Do you get paid for her coming on the day she is not scheduled to be there?

cfred
03-05-2013, 10:26 PM
I may be weird, but I don't mind parents coming right in. Actually, I kind of like it. Of course, I don't have a husband on the scene, so that probably makes a difference. But my teen boys and adult daughter quite like it as well. Most of my clients will often take their shoes off and come in for a little chat and visit. I've always told them that I have an open door policy...don't even knock. My kids haven't been concerned about it either. One day, I was upstairs in my bedroom with the baby girl who's been with me since she was 3 months old. I had a date and took her with me to pick out an outfit as she was the last one. Mom came in, the kids told her I was up in my room, so up she came and we sat on my bed and had a nice visit while playing with her daughter. It was lovely and never occurred to me that it wasn't ok. I've just always been very open and have always had my home open to clients and friends. Must be the hayseed in me :)

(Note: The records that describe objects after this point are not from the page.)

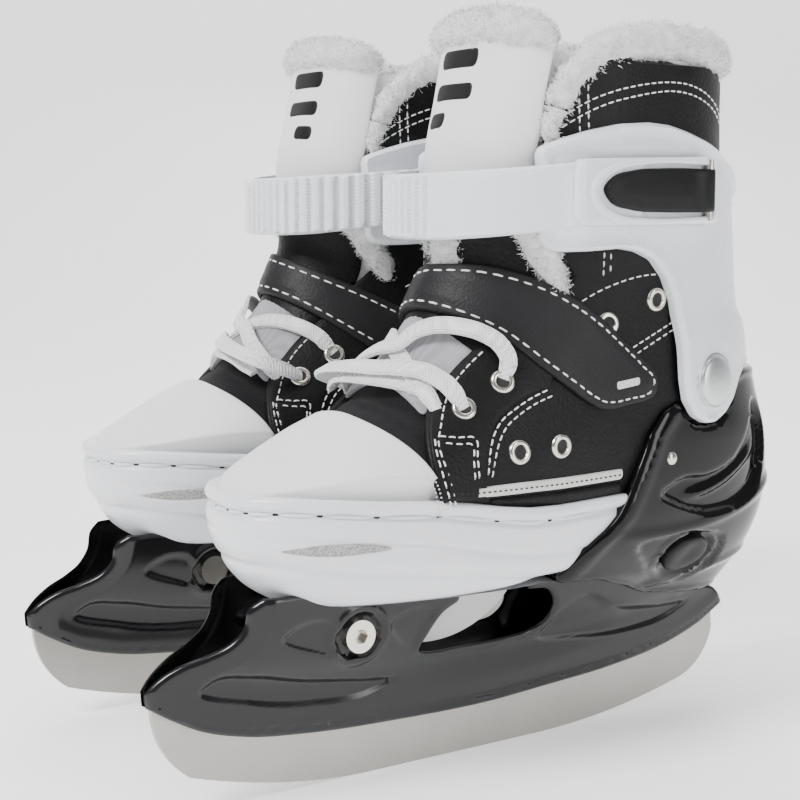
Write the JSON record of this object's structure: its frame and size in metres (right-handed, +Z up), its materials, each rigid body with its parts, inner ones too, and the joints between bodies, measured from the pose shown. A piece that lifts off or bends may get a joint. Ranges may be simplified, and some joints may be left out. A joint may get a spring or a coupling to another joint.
{
  "type": "ice skates",
  "caption": "Mirrored pair of size-adjustable ice skates: fleece-lined lace-up boots in hard shells with buckled ankle cuffs, sliding toes and steel blades.",
  "frame": {"origin": "centre of the pair's bounding box, on the ice under the blades", "axes": "+Z up, toes point along -Y, +X across the pair from the right skate to the left skate"},
  "size_m": [0.2316, 0.2929, 0.2921],
  "materials": {
    "blade_steel": "satin stamped carbon steel",
    "black_plastic": "semi-gloss black",
    "black_gloss": "polished black",
    "fasteners": "nickel plated",
    "pivot_caps": "satin silver",
    "black_leather": "fine pebble grain",
    "strap_leather": "fine pebble grain",
    "white_leather": "smooth white leatherette",
    "black_fabric": "woven",
    "lining_fabric": "satin lining",
    "white_fur": "short curly fleece",
    "laces": "flat woven",
    "piping": "light stitched binding",
    "eyelets": "nickel plated",
    "white_shell": "semi-gloss white",
    "white_plastic": "semi-gloss white",
    "grey_plastic": "matt light grey",
    "lever_plastic": "fine matt black",
    "button_plastic": "satin black"
  },
  "bodies": {
    "skates": {"left_blade": "blade_steel", "left_blade_holder": "black_plastic", "left_blade_screws": "fasteners", "left_toe_bolt": "fasteners", "left_heel_shell": "black_gloss", "left_button_spring": "fasteners", "left_shell_rivets": "pivot_caps", "left_upper_outer": "black_leather", "left_upper_inner": "black_leather", "left_gusset": "black_fabric", "left_piping": "piping", "left_eyelets": "eyelets", "left_laces": "laces", "left_instep_strap": "strap_leather", "left_tongue_lower": "black_leather", "left_insole": "lining_fabric", "right_blade": "blade_steel", "right_blade_holder": "black_plastic", "right_blade_screws": "fasteners", "right_toe_bolt": "fasteners", "right_heel_shell": "black_gloss", "right_button_spring": "fasteners", "right_shell_rivets": "pivot_caps", "right_upper_outer": "black_leather", "right_upper_inner": "black_leather", "right_gusset": "black_fabric", "right_piping": "piping", "right_eyelets": "eyelets", "right_laces": "laces", "right_instep_strap": "strap_leather", "right_tongue_lower": "black_leather", "right_insole": "lining_fabric"},
    "left_toe_slider": {"left_toe_shell": "white_shell", "left_toe_keel": "grey_plastic", "left_size_rack": "grey_plastic", "left_toe_cap": "white_leather"},
    "left_ankle_cuff": {"left_cuff": "white_plastic", "left_ladder_strap": "white_plastic", "left_buckle_frame": "white_plastic", "left_lever_pin": "fasteners", "left_cuff_studs": "eyelets", "left_boot_shaft": "black_leather", "left_fur_lining": "white_fur", "left_tongue_upper": "white_leather"},
    "left_buckle": {"left_buckle_lever": "lever_plastic"},
    "left_size_button": {"left_lock_button": "button_plastic"},
    "right_toe_slider": {"right_toe_shell": "white_shell", "right_toe_keel": "grey_plastic", "right_size_rack": "grey_plastic", "right_toe_cap": "white_leather"},
    "right_ankle_cuff": {"right_cuff": "white_plastic", "right_ladder_strap": "white_plastic", "right_buckle_frame": "white_plastic", "right_lever_pin": "fasteners", "right_cuff_studs": "eyelets", "right_boot_shaft": "black_leather", "right_fur_lining": "white_fur", "right_tongue_upper": "white_leather"},
    "right_buckle": {"right_buckle_lever": "lever_plastic"},
    "right_size_button": {"right_lock_button": "button_plastic"}
  },
  "joints": [
    {"name": "left_toe_slide", "type": "slide", "parent": "skates", "child": "left_toe_slider", "axis": [0, -1, 0], "range_m": [0, 0.02]},
    {"name": "left_cuff_flex", "type": "hinge", "parent": "skates", "child": "left_ankle_cuff", "pos_m": [0.062, 0.0805, 0.1492], "axis": [1, 0, 0], "range_deg": [-2, 5], "stiffness_Nm_per_rad": 30},
    {"name": "left_lever_swing", "type": "hinge", "parent": "left_ankle_cuff", "child": "left_buckle", "pos_m": [0.1134, 0.071, 0.2245], "axis": [0, 0, 1], "range_deg": [0, 65]},
    {"name": "left_button_press", "type": "slide", "parent": "skates", "child": "left_size_button", "axis": [-1, 0, 0], "range_m": [0, 0.0025], "stiffness_N_per_m": 400},
    {"name": "right_toe_slide", "type": "slide", "parent": "skates", "child": "right_toe_slider", "axis": [0, -1, 0], "range_m": [0, 0.02]},
    {"name": "right_cuff_flex", "type": "hinge", "parent": "skates", "child": "right_ankle_cuff", "pos_m": [-0.062, 0.0805, 0.1492], "axis": [1, 0, 0], "range_deg": [-2, 5], "stiffness_Nm_per_rad": 30},
    {"name": "right_lever_swing", "type": "hinge", "parent": "right_ankle_cuff", "child": "right_buckle", "pos_m": [-0.1134, 0.071, 0.2245], "axis": [0, 0, -1], "range_deg": [0, 65]},
    {"name": "right_button_press", "type": "slide", "parent": "skates", "child": "right_size_button", "axis": [1, 0, 0], "range_m": [0, 0.0025], "stiffness_N_per_m": 400}
  ]
}
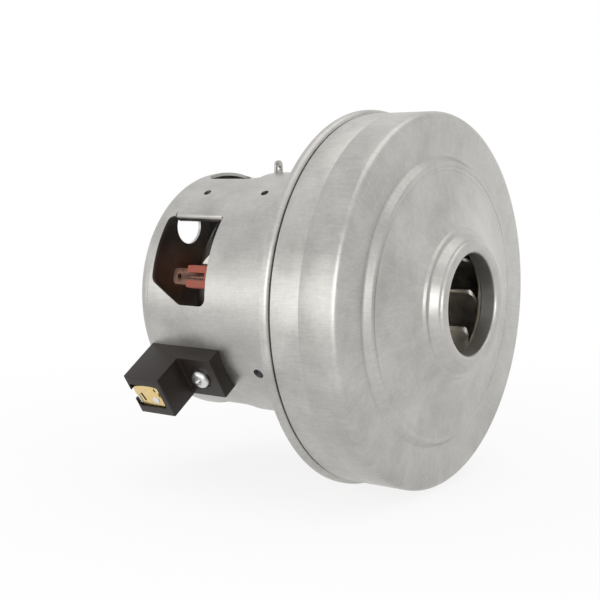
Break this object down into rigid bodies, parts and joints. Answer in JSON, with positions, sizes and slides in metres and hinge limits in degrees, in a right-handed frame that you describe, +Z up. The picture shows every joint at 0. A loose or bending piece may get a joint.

Everyone has their own preferences and boundaries. I've just always loved the openness of my home/business. Thank goodness I've not had a bathroom incident like Trace of Angels! Ugh....how horrifying! My powder room is right by the front door and I can see through the window whether anyone's here. I too pee with the door open, with my little entourage all standing at the gate cheering me on...lol....

Oh, and the showing up early??? No freakin' way! If you open at 7, do not unlock your door till then. And maybe consider changing your late/early policy in your contract. That's ridiculous!

playfelt
03-05-2013, 11:05 PM
I think this sort of goes with the discussion we had about whether we show the family bedrooms where a playpen might be put for a baby to sleep in and it was more or less divided between those that felt that should be part of the tour and those that felt since this is first and foremost a home and a daycare second that it was ok to maintain a certain amount of privacy. I have one dad that just walks in and he is for the last child picked up so it does catch me every once in awhile cause it can vary but 10-15 minutes. Mostly I am busy in the kitchen but he can only come into the entranceway as I have a baby gate up into the house. He enters and yells hi. The mom rings the bell and waits even if the door is unlocked. The other two older siblings are in daycare centres and dad does the pickups too usually so just assuming that he is doing them all the same while mom recognizes me as in my home. I love my baby gate by the door.

Mommy
03-05-2013, 11:20 PM
Bahahaha oh my trace of angels. You poor thing. No fruit loop I don't get paid extra for the day she's not suppose to be here and she comes. I just see it as a bonus when she doesn't cause she's already paying for a full time spot. Cfred I understand where your coming from. My husband is very much on the private home side and I agree that I don't want people walking through my home. My focus is the kids not the parents so when one comes in and walks whoever they feel like not talking to me just walking around I get kind of irritated. Playfelt I thought of a baby gate at the door too actually. Did the parents ask why you have it there ? I have a feeling she would just move it or climb over anyways. Ugh.

playfelt
03-05-2013, 11:29 PM
I have a small entranceway where we have a cupboard for cubbies and a bench/hooks for the kids coats. I have a seasonal display and calendar and stuff on the wall and we use the back of the door (metal so use magnets to clip receipts, notes. etc.) The gate separates that area from the rest of the house. The gate was there when they came for interviews and was closed behind them after they entered the house. It stops the kids from getting to the door and babies from crawling where there is dirt, snow, salt from outside etc.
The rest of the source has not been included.